Please include benchmark numbers in your commit message.

This revision now requires changes to proceed.Sep 15 2017, 11:25 AM
mbthomas edited the summary of this revision. (Show Details)Sep 15 2017, 12:23 PM

I had put the numbers in the commit message, but that doesn't update the Phabricator summary, so I've done that manually.

It should be clear from the numbers that the improvement only really surfaces when the filesystem cache is warm, and there is a penalty for using this option when the filesystem cache is cold. Since the cache should be warm more often than not, the expectation is an overall improvement.

mbthomas requested review of this revision.Sep 15 2017, 12:28 PM
durham added a subscriber: durham.Sep 15 2017, 12:30 PM

Also, the improvements should become more pronounced if we fix some algorithms (like phases) that access really old commits.

quark added a comment.Sep 15 2017, 4:33 PM

I had put the numbers in the commit message, but that doesn't update the Phabricator summary, so I've done that manually.

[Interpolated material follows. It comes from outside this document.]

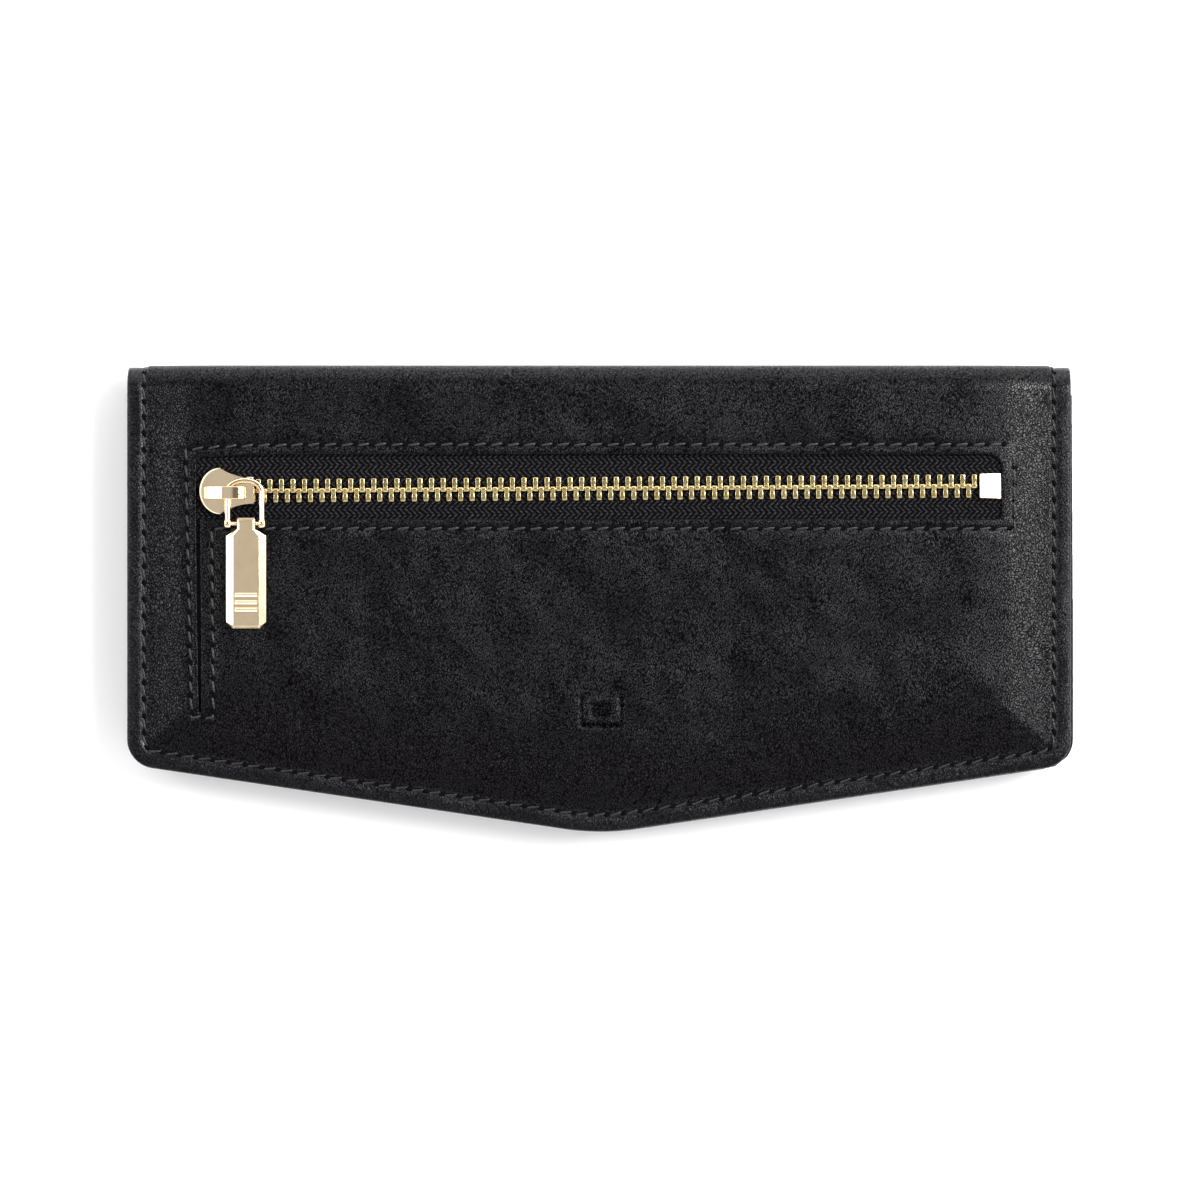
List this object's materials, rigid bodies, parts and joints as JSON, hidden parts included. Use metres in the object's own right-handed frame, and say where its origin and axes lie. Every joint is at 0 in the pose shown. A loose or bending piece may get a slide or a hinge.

I think you were using arc and can use hg phabsend to get the commit message updated. See https://www.mercurial-scm.org/wiki/Phabricator for instructions.

durham edited the summary of this revision. (Show Details)Sep 15 2017, 7:52 PM
quark added a comment.Sep 18 2017, 7:49 PM

237ms for HG seems there is something wrong.

durin42 requested changes to this revision.Sep 20 2017, 12:03 PM
durin42 added inline comments.
mercurial/revlog.py
348

This makes me very uncomfortable, because util.mmapread() returns the empty string if it doesn't like the file descriptor. I'd be less worried if util.mmapread() crashed, or if this was more cautious about the mmapread failing for some reason.

This revision now requires changes to proceed.Sep 20 2017, 12:03 PM
durin42 accepted this revision.Sep 21 2017, 11:36 AM

I'm landing this, but we should plan to figure out the right tradeoff values and get it on by default or discard the extra complexity at some point. That doesn't have to be before 4.4, but it'd be nice to have that sorted out by 4.5.

This revision was automatically updated to reflect the committed changes.